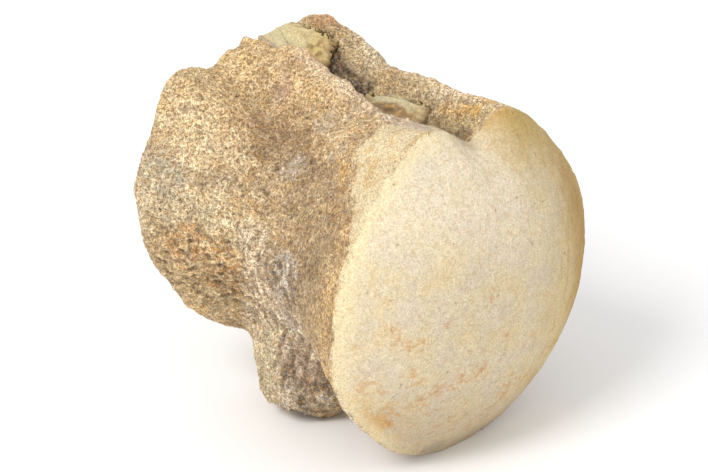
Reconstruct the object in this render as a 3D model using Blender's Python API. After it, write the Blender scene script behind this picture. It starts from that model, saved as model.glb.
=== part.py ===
"""A fossil mosasaur neck vertebra, lying as it rests on a table.

The bone's own frame: +X runs along the centrum to the condyle, +Z is dorsal and -Y is the animal's
left. The origin is the middle of the condyle's rim. Angles go round the X axis from +Y through +Z,
and along is the distance in front of the condyle's rim.
"""

import math

import bmesh
import bpy
import numpy as np
from mathutils import Matrix, Vector

# Driving dimensions, in metres
CENTRUM_LENGTH = 0.0470
CONDYLE_WIDTH = 0.0640
CONDYLE_HEIGHT = 0.0635
CONDYLE_DOME = 0.0125
CONDYLE_FULLNESS = 2.5
COTYLE_WIDTH = 0.0590
COTYLE_HEIGHT = 0.0500
COTYLE_DEPTH = 0.0110
COTYLE_LIP = 0.0025
COTYLE_RISE = 0.0015
COTYLE_LEAN = 0.0040
WAIST_SIDES = 0.0085
WAIST_TOP = 0.0010
WAIST_BELOW = 0.0070
FLARE_SHARPNESS = 1.2
RIM_EASE = 0.0040
RIM_FADE = 4

# How it lies: rolled about its own X axis, with small flats worn where it touches the table
ROLL = math.radians(10)
FOOT_WEAR = 0.0007

# The mesh
SEGMENTS = 96
DORSAL_DENSITY = 0.45
DOME_RINGS = 10
SIDE_RINGS = 27
BOWL_RINGS = 8

# Swellings and hollows of the side wall: along, half length, angle and half angle in degrees, height,
# and squareness (1 is a soft bell, more has a flatter top)
SIDE_FORMS = {
    "arch_base": (0.044, 0.014, 97, 30, 0.0040, 2.2),
    "left_diapophysis": (0.045, 0.013, 153, 22, 0.0054, 1.8),
    "left_parapophysis": (0.041, 0.014, 184, 19, 0.0030, 1.7),
    "left_shoulder": (0.050, 0.011, 136, 11, 0.0047, 1.3),
    "right_diapophysis": (0.044, 0.013, 24, 24, 0.0062, 1.8),
    "right_parapophysis": (0.040, 0.012, -44, 27, 0.0125, 1.8),
    "right_shoulder": (0.047, 0.012, 48, 12, 0.0030, 1.3),
    "left_pedicel": (0.030, 0.0125, 107, 9, 0.0045, 1.8),
    "left_pedicel_break": (0.0390, 0.0034, 105, 7, -0.0020, 1.3),
    "right_pedicel_front": (0.0395, 0.0110, 75, 9, 0.0048, 2.4),
    "right_pedicel_rear": (0.022, 0.010, 77, 8, 0.0025, 1.8),
    "neural_canal": (0.024, 0.031, 92, 8, -0.0060, 2.0),
    "hypapophysis": (0.030, 0.0112, 258, 21, 0.0135, 2.3),
}

# Bumps and flats round the condyle's rim: angle, half angle, height
RIM_FORMS = {
    "canal_notch": (98, 10, -0.0058),
    "left_flat": (166, 30, -0.0016),
    "upper_right_flat": (50, 24, -0.0021),
    "lower_left_flat": (231, 12, -0.0010),
}

# Sandstone left in the neural canal: where it starts and ends along, its first and last angle in
# degrees, the height of its top over the axis at its start and end, and how far it tapers there
MATRIX_FILLS = {
    "canal_matrix_front": (0.0355, 0.0475, 83, 100, 0.0272, 0.0314, 0.0085, 0.0),
    "canal_matrix_rear": (0.0130, 0.0270, 84.5, 93, 0.0262, 0.0266, 0.0070, 0.0080),
}
MATRIX_SQUARENESS = 4
MATRIX_TILT = 0.30
MATRIX_GAP = 0.0006
MATRIX_THINNEST = 0.0006
SLOPE_STEP = 0.0005


def bell(distance, squareness=1.0):
    """1 in the middle, 0.37 at distance 1 and about 0 at 2; squarer has a flatter top."""
    return np.exp(-np.power(np.abs(distance), 2 * squareness))


def turn_between(angle, middle):
    """The signed angle in degrees from middle to angle, the short way round."""
    return (angle - middle + 180) % 360 - 180


def oval(angle, width, height):
    """The radius of an oval of this width and height, at an angle in degrees."""
    turn = np.radians(angle)
    return 1 / np.sqrt((np.cos(turn) / (width / 2)) ** 2 + (np.sin(turn) / (height / 2)) ** 2)


def condyle_rim(angle, share=1.0):
    """The condyle's radius; the bumps of its rim fade towards the pole as share goes from 1 to 0."""
    radius = oval(angle, CONDYLE_WIDTH, CONDYLE_HEIGHT)
    for middle, spread, height in RIM_FORMS.values():
        radius = radius + height * share**RIM_FADE * bell(turn_between(angle, middle) / spread)
    return radius


def side_radius(along, angle):
    """The radius of the side wall, at one distance along and at each angle."""
    share = along / CENTRUM_LENGTH
    up = np.sin(np.radians(angle))
    waist = np.where(up > 0, WAIST_SIDES + (WAIST_TOP - WAIST_SIDES) * up**2,
                     WAIST_SIDES + (WAIST_BELOW - WAIST_SIDES) * up**2)
    flare = np.sin(math.pi * share) ** FLARE_SHARPNESS if 0 < share < 1 else 0.0
    start = condyle_rim(angle)
    end = oval(angle, COTYLE_WIDTH, COTYLE_HEIGHT)
    ease = share * share * (3 - 2 * share)
    radius = start + (end - start) * ease - waist * flare
    for middle, length, turn, spread, height, square in SIDE_FORMS.values():
        off = np.hypot((along - middle) / length, turn_between(angle, turn) / spread)
        radius = radius + height * bell(off, square) * min(1.0, along / RIM_EASE)
    return radius


def clear_of_side(along, angles, gap):
    """The radius that clears the side wall by the gap, also where the wall is steep."""
    radius = side_radius(along, angles)
    slope_round = np.gradient(radius, np.radians(angles)) / radius
    before = side_radius(along - SLOPE_STEP, angles)
    after = side_radius(along + SLOPE_STEP, angles)
    slope_along = (after - before) / (2 * SLOPE_STEP)
    return radius + gap * np.sqrt(1 + slope_round**2 + slope_along**2)


def ring_angles():
    """The angles of a ring's points, in degrees, closer together along the back of the bone."""
    even = np.arange(SEGMENTS) * 2 * math.pi / SEGMENTS
    return np.degrees(even + DORSAL_DENSITY * np.cos(even))


def ring(x, radius, rise=0.0):
    turn = np.radians(ring_angles())
    y = radius * np.cos(turn)
    z = rise + radius * np.sin(turn)
    return np.stack([np.broadcast_to(x, y.shape), y, z], axis=1)


def cotyle_lean():
    """How much farther forward the cotyle's rim is than its middle, at each point of a ring."""
    return COTYLE_LEAN * np.sin(np.radians(ring_angles()))


def side_station(share):
    """The x of the side wall's points at a share of the centrum's length."""
    return -share * (CENTRUM_LENGTH + cotyle_lean())


def bone_rings():
    """Rings of points from the condyle's pole, over its rim and along the side, into the cotyle."""
    angles = ring_angles()
    rings = []
    for i in range(1, DOME_RINGS + 1):
        share = math.sin(math.pi / 2 * i / DOME_RINGS)
        x = CONDYLE_DOME * (1 - share**CONDYLE_FULLNESS)
        rings.append(ring(x, share * condyle_rim(angles, share)))
    for i in range(1, SIDE_RINGS + 1):
        share = i / SIDE_RINGS
        along = CENTRUM_LENGTH * share
        rings.append(ring(side_station(share), side_radius(along, angles), COTYLE_RISE * share))
    rim = side_radius(CENTRUM_LENGTH, angles)
    bowl = oval(angles, COTYLE_WIDTH, COTYLE_HEIGHT) - COTYLE_LIP
    rings.append(ring(side_station(1.0) - COTYLE_LIP / 2, (rim + bowl) / 2, COTYLE_RISE))
    for i in range(BOWL_RINGS):
        share = math.cos(math.pi / 2 * i / BOWL_RINGS)
        deep = COTYLE_DEPTH * math.sin(math.pi / 2 * i / BOWL_RINGS)
        x = -CENTRUM_LENGTH - cotyle_lean() * share + deep
        rings.append(ring(x, share * bowl, COTYLE_RISE))
    return rings


def make_bone_mesh():
    rings = bone_rings()
    mesh = bmesh.new()
    loops = [[mesh.verts.new(point) for point in one] for one in rings]
    first = mesh.verts.new((CONDYLE_DOME, 0, 0))
    last = mesh.verts.new((-CENTRUM_LENGTH + COTYLE_DEPTH, 0, COTYLE_RISE))
    for j in range(SEGMENTS):
        k = (j + 1) % SEGMENTS
        mesh.faces.new((first, loops[0][j], loops[0][k]))
        mesh.faces.new((last, loops[-1][k], loops[-1][j]))
        for near, far in zip(loops, loops[1:]):
            mesh.faces.new((near[j], far[j], far[k], near[k]))
    bmesh.ops.recalc_face_normals(mesh, faces=mesh.faces[:])
    return mesh


def taper(off, length):
    """How much of its thickness a fill has at this distance from its end."""
    return min(1.0, off / length) ** 0.8 if length else 1.0


def make_matrix_mesh(start, end, first_angle, last_angle, start_height, end_height, thin_start, thin_end):
    """A fill that lies in the canal, thin at its edges: its underside follows the bone at a small gap."""
    angles = ring_angles()
    columns = [j for j in range(SEGMENTS) if first_angle <= angles[j] <= last_angle]
    across = np.clip(2 * (angles - first_angle) / (last_angle - first_angle) - 1, -1, 1)
    bulge = 1 - np.abs(across) ** MATRIX_SQUARENESS
    under = []
    over = []
    for i in range(SIDE_RINGS + 1):
        share = i / SIDE_RINGS
        along = CENTRUM_LENGTH * share
        if not start <= along <= end:
            continue
        height = start_height + (end_height - start_height) * (along - start) / (end - start)
        floor = clear_of_side(along, angles, MATRIX_GAP)
        turn = np.radians(angles)
        level = (height - COTYLE_RISE * share) / (np.sin(turn) - MATRIX_TILT * np.cos(turn))
        whole = taper(along - start, thin_start) * taper(end - along, thin_end)
        top = floor + np.maximum((level - floor) * whole * bulge, MATRIX_THINNEST)
        under.append(ring(side_station(share), floor, COTYLE_RISE * share)[columns])
        over.append(ring(side_station(share), top, COTYLE_RISE * share)[columns])
    mesh = bmesh.new()
    low = [[mesh.verts.new(point) for point in row] for row in under]
    high = [[mesh.verts.new(point) for point in row] for row in over]
    rows = len(low) - 1
    last = len(columns) - 1
    for i in range(rows):
        for j in range(last):
            mesh.faces.new((low[i][j], low[i][j + 1], low[i + 1][j + 1], low[i + 1][j]))
            mesh.faces.new((high[i][j], high[i][j + 1], high[i + 1][j + 1], high[i + 1][j]))
        for j in (0, last):
            mesh.faces.new((low[i][j], low[i + 1][j], high[i + 1][j], high[i][j]))
    for i in (0, rows):
        for j in range(last):
            mesh.faces.new((low[i][j], low[i][j + 1], high[i][j + 1], high[i][j]))
    bmesh.ops.recalc_face_normals(mesh, faces=mesh.faces[:])
    return mesh


def wear_feet(mesh):
    """Wears small flats, all at one level, where the bone touches the table."""
    lowest = min(v.co.z for v in mesh.verts)
    everything = mesh.verts[:] + mesh.edges[:] + mesh.faces[:]
    cut = bmesh.ops.bisect_plane(
        mesh, geom=everything, plane_co=(0, 0, lowest + FOOT_WEAR), plane_no=(0, 0, -1), clear_outer=True
    )
    edges = [part for part in cut["geom_cut"] if isinstance(part, bmesh.types.BMEdge)]
    bmesh.ops.holes_fill(mesh, edges=edges)


def centre_over_origin(mesh):
    """How far to move the mesh so that its box stands on the origin."""
    low = Vector([min(v.co[axis] for v in mesh.verts) for axis in range(3)])
    high = Vector([max(v.co[axis] for v in mesh.verts) for axis in range(3)])
    return Vector((-(low.x + high.x) / 2, -(low.y + high.y) / 2, -low.z))


def material(name, colour, roughness):
    made = bpy.data.materials.new(name)
    made.use_nodes = True
    shader = made.node_tree.nodes["Principled BSDF"]
    shader.inputs["Base Color"].default_value = (*colour, 1)
    shader.inputs["Roughness"].default_value = roughness
    return made


def add_object(name, mesh, finish):
    data = bpy.data.meshes.new(name)
    mesh.to_mesh(data)
    mesh.free()
    data.materials.append(finish)
    made = bpy.data.objects.new(name, data)
    bpy.context.scene.collection.objects.link(made)
    return made


def main():
    for old in list(bpy.data.objects):
        bpy.data.objects.remove(old)
    roll = Matrix.Rotation(-ROLL, 4, "X")
    bone = make_bone_mesh()
    bmesh.ops.transform(bone, matrix=roll, verts=bone.verts[:])
    wear_feet(bone)
    shift = centre_over_origin(bone)
    bmesh.ops.translate(bone, vec=shift, verts=bone.verts[:])
    add_object("vertebra", bone, material("fossil_bone", (0.62, 0.47, 0.29), 0.8))
    sandstone = material("matrix_sandstone", (0.60, 0.56, 0.38), 0.9)
    for name, sizes in MATRIX_FILLS.items():
        fill = make_matrix_mesh(*sizes)
        bmesh.ops.transform(fill, matrix=Matrix.Translation(shift) @ roll, verts=fill.verts[:])
        add_object(name, fill, sandstone)


main()
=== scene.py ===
"""The fossil mosasaur vertebra: its weathered bone, the sandstone in its canal, floor, light and camera.

Places on the bone are given in its own frame, as in its source: +X runs to the condyle, +Z is dorsal and
the origin is the middle of the condyle's rim. Along is the distance in front of the rim, and angles go
round the X axis from +Y through +Z. Fields over the surface are worked out in millimetres.
"""

import itertools
import math

import bmesh
import bpy
import numpy as np
from mathutils import Matrix, Vector

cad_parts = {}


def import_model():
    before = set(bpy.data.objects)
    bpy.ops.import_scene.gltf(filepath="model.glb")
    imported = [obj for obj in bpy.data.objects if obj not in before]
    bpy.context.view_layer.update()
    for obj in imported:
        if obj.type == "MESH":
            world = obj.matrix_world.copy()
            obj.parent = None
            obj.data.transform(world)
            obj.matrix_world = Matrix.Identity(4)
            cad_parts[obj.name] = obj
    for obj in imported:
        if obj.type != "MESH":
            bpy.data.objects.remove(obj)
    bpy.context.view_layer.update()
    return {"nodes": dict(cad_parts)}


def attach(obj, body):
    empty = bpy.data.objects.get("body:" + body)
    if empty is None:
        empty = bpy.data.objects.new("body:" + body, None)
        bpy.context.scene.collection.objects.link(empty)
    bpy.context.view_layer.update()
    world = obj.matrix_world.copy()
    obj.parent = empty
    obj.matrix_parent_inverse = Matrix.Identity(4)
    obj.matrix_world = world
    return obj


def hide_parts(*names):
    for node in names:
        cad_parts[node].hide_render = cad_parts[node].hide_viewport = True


MM = 0.001

# Where the bone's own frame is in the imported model, and how far the bone is rolled
RIM_CENTRE = Vector((0.019875, -0.001375, 0.031366))
ROLL = math.radians(10)

# The surface mesh: the size of its even cells, and how often it is smoothed
BONE_VOXEL = 0.27 * MM
BONE_ROUNDS = 6
MATRIX_VOXEL = 0.20 * MM
MATRIX_ROUNDS = 60

# Rounding the CAD's facets: what is welded, what is one flat face, and which edges stay sharp
WELD = 0.01 * MM
FLAT_ANGLE = math.radians(12)
SKEW_ANGLE = math.radians(50)
SHARP_ANGLE = math.radians(32)
SHARPNESS = 0.75

# The noise: the number of its gradients, the gain that brings it to about -1 to 1, and a value for no cell
DIRECTIONS = 128
NOISE_GAIN = 1.7
FAR = 9.0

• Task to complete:
Write out a verbatim copy of the data, beginning with its first line and ending with the line that contains "RIM_FADE = 4".

• Right answer:
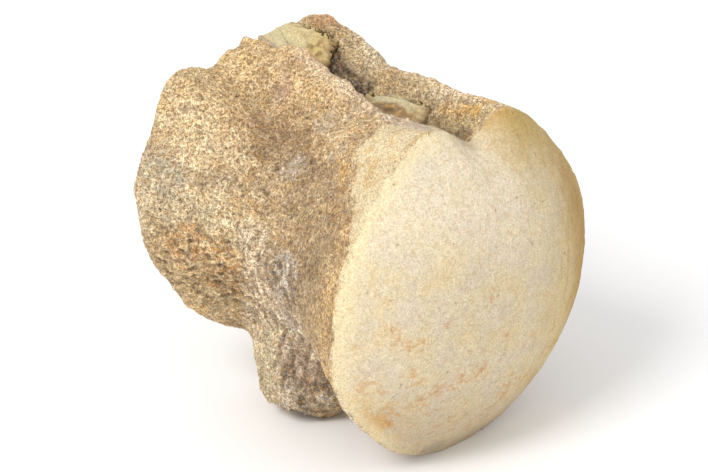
Reconstruct the object in this render as a 3D model using Blender's Python API. After it, write the Blender scene script behind this picture. It starts from that model, saved as model.glb.
=== part.py ===
"""A fossil mosasaur neck vertebra, lying as it rests on a table.

The bone's own frame: +X runs along the centrum to the condyle, +Z is dorsal and -Y is the animal's
left. The origin is the middle of the condyle's rim. Angles go round the X axis from +Y through +Z,
and along is the distance in front of the condyle's rim.
"""

import math

import bmesh
import bpy
import numpy as np
from mathutils import Matrix, Vector

# Driving dimensions, in metres
CENTRUM_LENGTH = 0.0470
CONDYLE_WIDTH = 0.0640
CONDYLE_HEIGHT = 0.0635
CONDYLE_DOME = 0.0125
CONDYLE_FULLNESS = 2.5
COTYLE_WIDTH = 0.0590
COTYLE_HEIGHT = 0.0500
COTYLE_DEPTH = 0.0110
COTYLE_LIP = 0.0025
COTYLE_RISE = 0.0015
COTYLE_LEAN = 0.0040
WAIST_SIDES = 0.0085
WAIST_TOP = 0.0010
WAIST_BELOW = 0.0070
FLARE_SHARPNESS = 1.2
RIM_EASE = 0.0040
RIM_FADE = 4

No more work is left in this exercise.